When the pain refused to go away, he sought medical help – and was diagnosed at 33 with stage 3 gastric cancer. He has since had his stomach removed and is undergoing chemotherapy.
For Janine Somma, who was just 28, the warning sign was a burning, gnawing pain. But like many others, she was initially told it was acid reflux.
Stories like these, doctors say, highlight a troubling pattern: symptoms that appear mild, patients who seem too young to be at risk – and diagnoses that come far too late.
New treatments that could offer hope
Despite the grim statistics, specialists say there are reasons for cautious optimism.

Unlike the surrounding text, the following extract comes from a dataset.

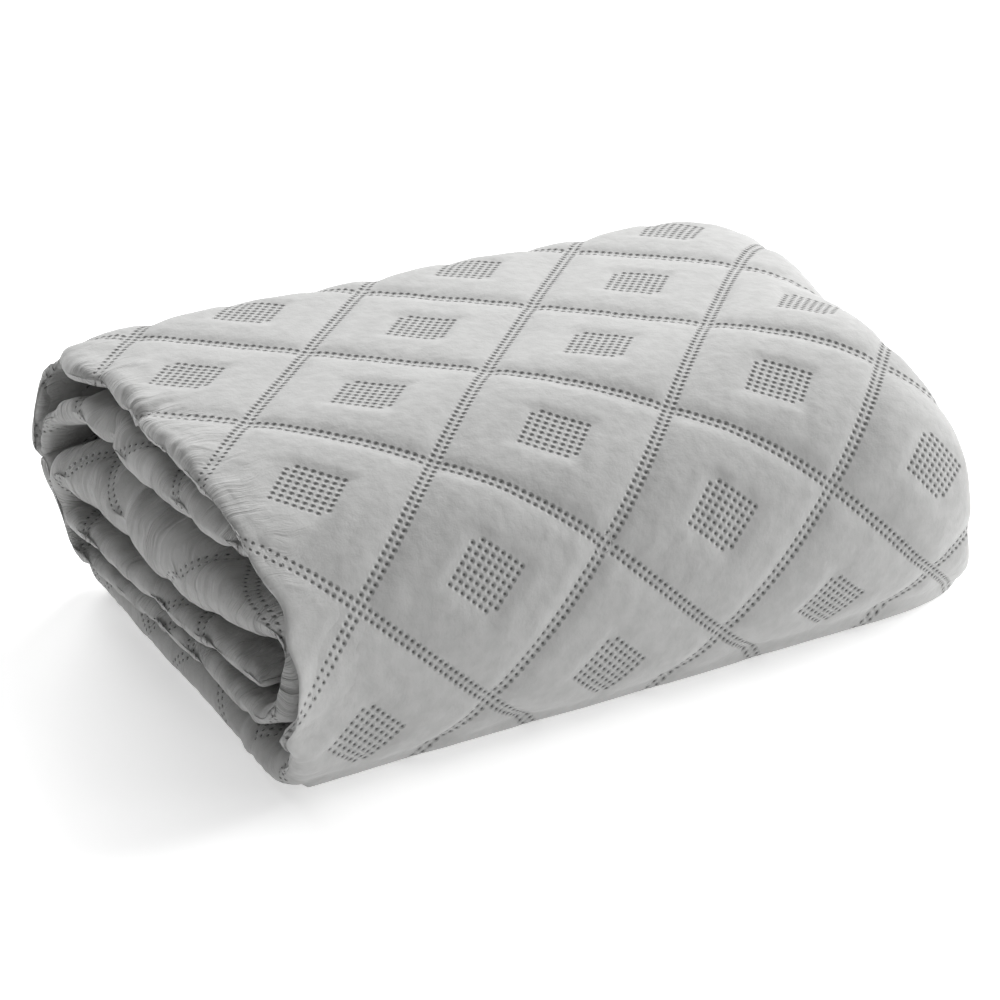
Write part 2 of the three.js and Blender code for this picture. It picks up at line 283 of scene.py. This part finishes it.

A growing body of research suggests more cases are now being caught earlier, when they are far easier to treat. One recent study found that between 2004 and 2021, the number of stomach cancers diagnosed at an early stage rose by more than 50 percent, while late-stage diagnoses declined.
Doctors say advances in both detection and treatment are beginning to shift the outlook for patients.
Greater awareness of early‑onset cancers – among both patients and physicians – may also be helping more cases to be picked up sooner.
And crucially, the treatment landscape itself has changed dramatically.
In addition to traditional surgery, chemotherapy and radiotherapy, doctors now have access to targeted therapies that home in on specific genetic features of a tumor – as well as immunotherapy drugs that help the immune system recognize and attack cancer cells.
These newer treatments, including drugs that target HER2-positive cancers or harness immune checkpoints such as PD‑1, are already improving outcomes for some patients.
Researchers are also testing combinations of these therapies – alongside vaccines and personalized approaches based on a patient’s individual tumor – raising hopes that survival rates will continue to improve in the coming years.
‘I do want people to know that treatments at all stages have got better,’ Woo said. ‘A diagnosis does not necessarily mean it is terminal.
‘In the past, this was a very difficult cancer to treat. But we now have excellent targeted drugs and other methods that can be used to fight it.’